▼

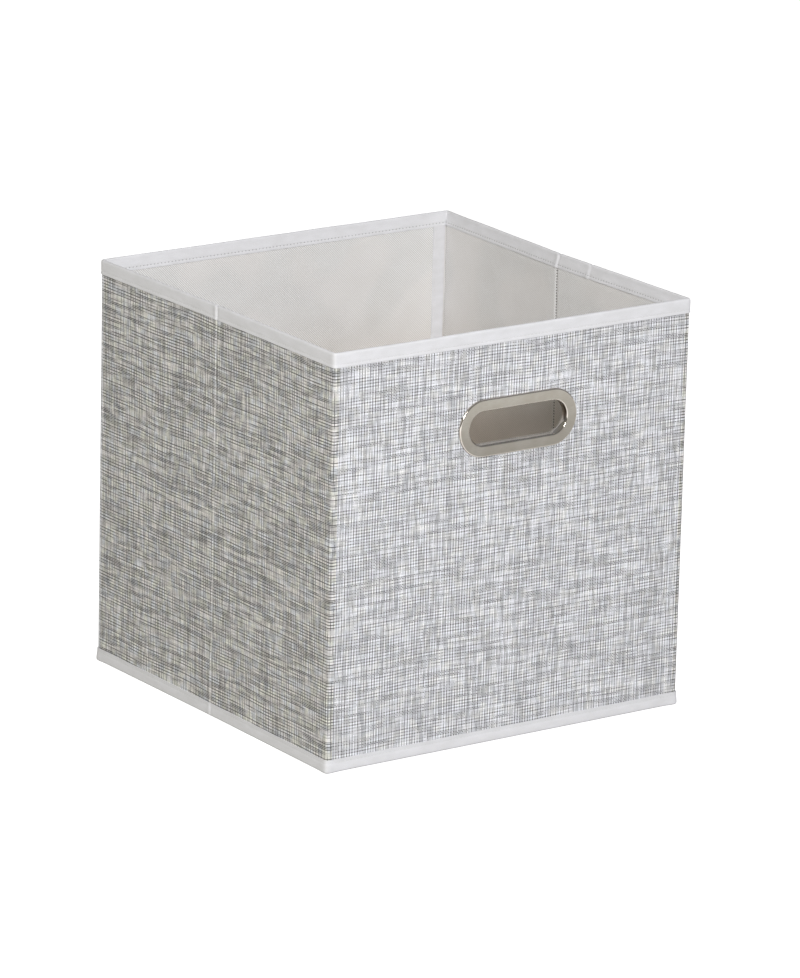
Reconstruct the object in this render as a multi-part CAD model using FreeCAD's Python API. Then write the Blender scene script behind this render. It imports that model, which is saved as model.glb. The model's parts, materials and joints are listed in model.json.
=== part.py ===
import FreeCAD, Part
import os

# A fabric storage bin that folds flat. Four board-stiffened walls are covered with woven
# fabric outside and lining inside, and their edges are bound with tape. The two side walls
# are each two halves, creased down the middle, so that they fold inwards and let the back
# wall come up to the front wall. A covered board lies loose on the fabric base, and an
# obround metal grommet in the front wall is the handle.
#
# Frame: millimetres, +Z up, origin at the centre of the resting face. The front wall, with
# the handle, faces -Y, and the left wall faces -X.

Vector = FreeCAD.Vector

# Driving dimensions
WIDTH = 301.0            # X, over the outer fabric
DEPTH = 297.0            # Y, over the outer fabric
HEIGHT = 300.0           # Z, from the floor to the rim
FABRIC = 0.8             # thickness of the outer fabric
BOARD = 2.0              # thickness of a stiffening board
LINING = 0.5             # thickness of the lining
BINDING = 0.8            # thickness of the binding tape
TOP_BINDING = 11.0       # height of the tape along the rim
BOTTOM_BINDING = 9.6     # height of the tape along the floor
CORNER_RADIUS = 2.5      # outer fabric where it turns an upright corner
PIVOT_OFFSET = 1.2       # each fold's axis stands this far off the wall's face
FOLD_GAP = 0.5           # between bodies that meet at a fold
BOARD_SETBACK = 3.0      # a board stops this far short of a corner or crease
BOARD_TOP_GAP = 1.0      # and this far below the rim binding

# Handle grommet
HANDLE_X = 3.5           # its centre, slightly right of the wall's middle
HANDLE_Z = 229.6
HANDLE_STRAIGHT = 58.2   # between the centres of its two round ends
OPENING_RADIUS = 12.15   # of the finger opening
COLLAR = 0.85            # wall of the tube that lines the opening
FLANGE_RADIUS = 20.7
FLANGE_THICK = 1.6
LIP_RADIUS = 1.2         # where the flange rolls into the opening
EDGE_RADIUS = 1.0        # around the flange's rim
BACK_RING_RADIUS = 19.2
BACK_RING_THICK = 1.2
BACK_RING_EDGE = 0.6
COLLAR_PAST_RING = 0.4
PUNCH_CLEARANCE = 0.3    # all round the collar, in the wall and in the back ring

# Corner seam tape inside the back right corner
SEAM_TAPE_WIDTH = 11.5
SEAM_TAPE = 0.5

# Fabric base and loose insert
BASE_FABRIC = 0.8
INSERT_LIFT = 0.3        # air under the insert
INSERT_CLEARANCE = 2.2   # between the insert and the lining, all round
INSERT_BOARD = 2.5
INSERT_RADIUS = 4.0

# Worked out
WALL = FABRIC + BOARD + LINING
HALF_W = WIDTH / 2
HALF_D = DEPTH / 2
WALL_FOOT = BOTTOM_BINDING
BOARD_TOP = HEIGHT - TOP_BINDING - BOARD_TOP_GAP
SIDE_START = -HALF_D + WALL + BINDING + FOLD_GAP
SIDE_END = -FOLD_GAP / 2
RING_HOLE_RADIUS = OPENING_RADIUS + COLLAR + PUNCH_CLEARANCE


def block(x, y, z):
    """A box from three (low, high) pairs."""
    size = [high - low for low, high in (x, y, z)]
    return Part.makeBox(*size, Vector(x[0], y[0], z[0]))


def round_uprights(solid, radius, keep):
    """Rounds the vertical edges whose (x, y) satisfies keep."""
    chosen = []
    for edge in solid.Edges:
        low, high = edge.Vertexes[0].Point, edge.Vertexes[-1].Point
        upright = abs(low.x - high.x) < 1e-6 and abs(low.y - high.y) < 1e-6
        if upright and keep(low.x, low.y):
            chosen.append(edge)
    return solid.makeFillet(radius, chosen)


def outer_corners_rounded(solid, radius):
    """Rounds the two uprights on the outside of the front wall."""
    front = solid.BoundBox.YMin
    return round_uprights(solid, radius, lambda x, y: abs(y - front) < 1e-6)


def front_wall():
    """The layers of a full-width wall, in the front wall's place and with no handle."""
    outside = -HALF_D
    inside = -HALF_D + WALL
    height = (WALL_FOOT, HEIGHT - BINDING)
    board_height = (WALL_FOOT, BOARD_TOP)
    board_half = HALF_W - FABRIC - BOARD_SETBACK

    # The outer fabric turns round both ends of the wall.
    whole = outer_corners_rounded(block((-HALF_W, HALF_W), (outside, inside), height), CORNER_RADIUS)
    core_half = HALF_W - FABRIC
    core = block((-core_half, core_half), (outside + FABRIC, inside), height)
    fabric = whole.cut(outer_corners_rounded(core, CORNER_RADIUS - FABRIC))

    board = block((-board_half, board_half), (outside + FABRIC, inside - LINING), board_height)
    lining = block((-core_half, core_half), (inside - LINING, inside), height)

    # The rim tape folds over the wall and caps both of its ends.
    tape_x = (-HALF_W - BINDING, HALF_W + BINDING)
    tape_y = (outside - BINDING, inside + BINDING)
    tape = block(tape_x, tape_y, (HEIGHT - TOP_BINDING, HEIGHT))
    tape = outer_corners_rounded(tape, CORNER_RADIUS + BINDING)
    top_binding = tape.cut(whole)

    # The hem on the floor is tape around the turned-in edges, with no board in it.
    hem = block(tape_x, tape_y, (0, BOTTOM_BINDING))
    bottom_binding = outer_corners_rounded(hem, CORNER_RADIUS + BINDING)
    return {
        "outer_fabric": fabric,
        "board": board,
        "lining": lining,
        "top_binding": top_binding,
        "bottom_binding": bottom_binding,
    }


def left_front_half():
    """The layers of half a side wall, in the left wall's front half."""
    outside = -HALF_W
    inside = -HALF_W + WALL
    length = (SIDE_START, SIDE_END)
    board_length = (SIDE_START + BOARD_SETBACK, SIDE_END - BOARD_SETBACK)
    height = (WALL_FOOT, HEIGHT - BINDING)
    tape_x = (outside - BINDING, inside + BINDING)
    tape = block(tape_x, length, (HEIGHT - TOP_BINDING, HEIGHT))
    pocket = block((outside, inside), length, (0, HEIGHT - BINDING))
    return {
        "outer_fabric": block((outside, outside + FABRIC), length, height),
        "board": block((outside + FABRIC, inside - LINING), board_length, (WALL_FOOT, BOARD_TOP)),
        "lining": block((inside - LINING, inside), length, height),
        "top_binding": tape.cut(pocket),
        "bottom_binding": block(tape_x, length, (0, BOTTOM_BINDING)),
    }


def mirrored(solid, flip_x, flip_y):
    """A copy on the other side of the bin."""
    centre = Vector(0, 0, 0)
    if flip_x:
        solid = solid.mirror(centre, Vector(1, 0, 0))
    if flip_y:
        solid = solid.mirror(centre, Vector(0, 1, 0))
    return solid


def quarter(start, end, centre):
    """A quarter circle in an upright plane of constant x."""
    bulge = (start + end) * 0.5 - centre
    middle = centre + bulge * ((start - centre).Length / bulge.Length)
    return Part.Arc(start, middle, end).toShape()


def ring_point(radius, y):
    """A point of a grommet section, at the left end of its upper straight run."""
    return Vector(HANDLE_X - HANDLE_STRAIGHT / 2, y, HANDLE_Z + radius)


def obround_ring(edges):
    """Carries a closed section along the grommet's obround: two straight runs and two half turns."""
    section = Part.Face(Part.Wire(edges))
    straight = section.extrude(Vector(HANDLE_STRAIGHT, 0, 0))
    section.translate(Vector(HANDLE_STRAIGHT, 0, 0))
    right_centre = Vector(HANDLE_X + HANDLE_STRAIGHT / 2, 0, HANDLE_Z)
    turn = section.revolve(right_centre, Vector(0, 1, 0), 180)
    upper = straight.fuse(turn)
    lower = upper.copy()
    lower.rotate(Vector(HANDLE_X, 0, HANDLE_Z), Vector(0, 1, 0), 180)
    return upper.fuse(lower).removeSplitter()


def line(a, b):
    return Part.LineSegment(a, b).toShape()


def outline(*stations):
    """Closed section edges from ring_point stations. A station after "round" ends an arc about its centre."""
    edges = []
    last = stations[0]
    for station in stations[1:] + (stations[0],):
        if isinstance(station, tuple):
            station, centre = station
            edges.append(quarter(last, station, centre))
        else:
            edges.append(line(last, station))
        last = station
    return edges


def handle_bezel():
    """The grommet's front: a flange on the fabric and a tube through the wall."""
    face = -HALF_D - FLANGE_THICK
    tube_end = -HALF_D + WALL + BACK_RING_THICK + COLLAR_PAST_RING
    lip = OPENING_RADIUS + LIP_RADIUS
    rim = FLANGE_RADIUS - EDGE_RADIUS
    tube = OPENING_RADIUS + COLLAR
    return obround_ring(outline(
        ring_point(OPENING_RADIUS, tube_end),
        ring_point(OPENING_RADIUS, face + LIP_RADIUS),
        (ring_point(lip, face), ring_point(lip, face + LIP_RADIUS)),
        ring_point(rim, face),
        (ring_point(FLANGE_RADIUS, face + EDGE_RADIUS), ring_point(rim, face + EDGE_RADIUS)),
        ring_point(FLANGE_RADIUS, -HALF_D),
        ring_point(tube, -HALF_D),
        ring_point(tube, tube_end),
    ))


def handle_back_ring():
    """The washer that clamps the grommet against the lining."""
    seat = -HALF_D + WALL
    face = seat + BACK_RING_THICK
    rim = BACK_RING_RADIUS - BACK_RING_EDGE
    edge_y = face - BACK_RING_EDGE
    return obround_ring(outline(
        ring_point(RING_HOLE_RADIUS, seat),
        ring_point(RING_HOLE_RADIUS, face),
        ring_point(rim, face),
        (ring_point(BACK_RING_RADIUS, edge_y), ring_point(rim, edge_y)),
        ring_point(BACK_RING_RADIUS, seat),
    ))


def handle_punch():
    """The obround hole through the wall's layers."""
    through = (-HALF_D - WALL, -HALF_D + 2 * WALL)
    half = HANDLE_STRAIGHT / 2
    hole = block((HANDLE_X - half, HANDLE_X + half), through,
                 (HANDLE_Z - RING_HOLE_RADIUS, HANDLE_Z + RING_HOLE_RADIUS))
    for end in (-half, half):
        centre = Vector(HANDLE_X + end, through[0], HANDLE_Z)
        hole = hole.fuse(Part.makeCylinder(RING_HOLE_RADIUS, 3 * WALL, centre, Vector(0, 1, 0)))
    return hole.removeSplitter()


def corner_seam_tape():
    """Tape over the raw edge of the one corner where the cover's ends are sewn together."""
    corner = HALF_W - WALL
    lining = HALF_D - WALL
    return block((corner - SEAM_TAPE_WIDTH, corner), (lining - SEAM_TAPE, lining),
                 (BOTTOM_BINDING, HEIGHT - TOP_BINDING))


def base_panel():
    """The sewn fabric base, inside the hem."""
    margin = WALL + BINDING + FOLD_GAP
    return block((-HALF_W + margin, HALF_W - margin), (-HALF_D + margin, HALF_D - margin), (0, BASE_FABRIC))


def insert_parts():
    """The loose stiff base: a board with fabric over its top and edges and lining under it."""
    half_x = HALF_W - WALL - INSERT_CLEARANCE
    half_y = HALF_D - WALL - INSERT_CLEARANCE
    under = BASE_FABRIC + INSERT_LIFT
    board_low = under + LINING
    board_high = board_low + INSERT_BOARD
    top = board_high + FABRIC

    def plate(inset, low, high):
        flat = block((-half_x + inset, half_x - inset), (-half_y + inset, half_y - inset), (low, high))
        return round_uprights(flat, INSERT_RADIUS - inset, lambda x, y: True)

    return {
        "insert_board": plate(FABRIC, board_low, board_high),
        "insert_cover_top": plate(0, board_low, top).cut(plate(FABRIC, board_low, board_high)),
        "insert_cover_bottom": plate(0, under, board_low),
    }


def all_nodes():
    nodes = {}
    full_walls = front_wall()
    punch = handle_punch()
    for layer, solid in full_walls.items():
        punched = layer in ("outer_fabric", "board", "lining")
        nodes["front_" + layer] = solid.cut(punch) if punched else solid
        nodes["back_" + layer] = mirrored(solid, False, True)
    for layer, solid in left_front_half().items():
        for side, flip_x in (("left", False), ("right", True)):
            for end, flip_y in (("front", False), ("back", True)):
                nodes[side + "_" + end + "_" + layer] = mirrored(solid, flip_x, flip_y)
    nodes["handle_bezel"] = handle_bezel()
    nodes["handle_back_ring"] = handle_back_ring()
    nodes["back_corner_seam_tape"] = corner_seam_tape()
    nodes["base_panel"] = base_panel()
    nodes.update(insert_parts())
    return nodes


def main():
    os.makedirs("parts", exist_ok=True)
    for name, shape in all_nodes().items():
        if not shape.isValid():
            raise RuntimeError(name + " isn't a valid solid")
        shape.exportStep("parts/" + name + ".step")
        box = shape.BoundBox
        print(name, len(shape.Solids), round(shape.Volume), "mm3",
              [round(v, 2) for v in (box.XMin, box.XMax, box.YMin, box.YMax, box.ZMin, box.ZMax)])


main()
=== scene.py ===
import json
import math
import bpy
import bmesh
from mathutils import Matrix, Vector, noise


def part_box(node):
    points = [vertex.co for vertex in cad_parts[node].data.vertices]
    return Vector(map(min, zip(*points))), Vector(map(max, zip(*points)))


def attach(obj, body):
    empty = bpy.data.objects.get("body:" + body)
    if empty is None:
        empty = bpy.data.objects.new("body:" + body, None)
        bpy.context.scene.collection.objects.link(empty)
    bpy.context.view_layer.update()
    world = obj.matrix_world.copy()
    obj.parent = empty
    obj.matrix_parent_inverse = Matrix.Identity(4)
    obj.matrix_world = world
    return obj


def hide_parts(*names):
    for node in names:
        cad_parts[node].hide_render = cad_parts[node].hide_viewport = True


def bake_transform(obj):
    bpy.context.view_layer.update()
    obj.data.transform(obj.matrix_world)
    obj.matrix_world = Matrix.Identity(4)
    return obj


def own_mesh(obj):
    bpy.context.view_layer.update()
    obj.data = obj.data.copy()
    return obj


# The looks of a fabric storage bin, in metres, in the row frame: +Z up, handle facing -Y.
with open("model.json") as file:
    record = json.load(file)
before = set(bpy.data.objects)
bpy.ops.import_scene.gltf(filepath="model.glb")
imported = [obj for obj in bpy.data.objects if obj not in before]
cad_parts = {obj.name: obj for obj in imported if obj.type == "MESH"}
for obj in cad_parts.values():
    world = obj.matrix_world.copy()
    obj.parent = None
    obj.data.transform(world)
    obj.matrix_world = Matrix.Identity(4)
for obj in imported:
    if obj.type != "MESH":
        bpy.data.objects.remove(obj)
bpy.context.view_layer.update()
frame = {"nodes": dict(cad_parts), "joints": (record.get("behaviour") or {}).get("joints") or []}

MM = 0.001

# ---- sizes from the frame
fabric_low, fabric_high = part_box("front_outer_fabric")
rim_low, rim_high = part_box("front_top_binding")
side_fabric_low, side_fabric_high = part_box("left_front_outer_fabric")
side_lining_low, side_lining_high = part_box("left_front_lining")
bezel_low, bezel_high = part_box("handle_bezel")
ring_low, ring_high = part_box("handle_back_ring")
fold_axis = next(Vector(j["pos_m"]) for j in frame["joints"] if j["name"] == "left_front_corner")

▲

Work to complete:
Reproduce verbatim only the segment of the listing bounded by the line containing "mirrored(solid, False, True)" and the line containing "obj.data.transform(obj.matrix_world)", with both boundary lines included.

Response to this task:
        nodes["back_" + layer] = mirrored(solid, False, True)
    for layer, solid in left_front_half().items():
        for side, flip_x in (("left", False), ("right", True)):
            for end, flip_y in (("front", False), ("back", True)):
                nodes[side + "_" + end + "_" + layer] = mirrored(solid, flip_x, flip_y)
    nodes["handle_bezel"] = handle_bezel()
    nodes["handle_back_ring"] = handle_back_ring()
    nodes["back_corner_seam_tape"] = corner_seam_tape()
    nodes["base_panel"] = base_panel()
    nodes.update(insert_parts())
    return nodes


def main():
    os.makedirs("parts", exist_ok=True)
    for name, shape in all_nodes().items():
        if not shape.isValid():
            raise RuntimeError(name + " isn't a valid solid")
        shape.exportStep("parts/" + name + ".step")
        box = shape.BoundBox
        print(name, len(shape.Solids), round(shape.Volume), "mm3",
              [round(v, 2) for v in (box.XMin, box.XMax, box.YMin, box.YMax, box.ZMin, box.ZMax)])


main()
=== scene.py ===
import json
import math
import bpy
import bmesh
from mathutils import Matrix, Vector, noise


def part_box(node):
    points = [vertex.co for vertex in cad_parts[node].data.vertices]
    return Vector(map(min, zip(*points))), Vector(map(max, zip(*points)))


def attach(obj, body):
    empty = bpy.data.objects.get("body:" + body)
    if empty is None:
        empty = bpy.data.objects.new("body:" + body, None)
        bpy.context.scene.collection.objects.link(empty)
    bpy.context.view_layer.update()
    world = obj.matrix_world.copy()
    obj.parent = empty
    obj.matrix_parent_inverse = Matrix.Identity(4)
    obj.matrix_world = world
    return obj


def hide_parts(*names):
    for node in names:
        cad_parts[node].hide_render = cad_parts[node].hide_viewport = True


def bake_transform(obj):
    bpy.context.view_layer.update()
    obj.data.transform(obj.matrix_world)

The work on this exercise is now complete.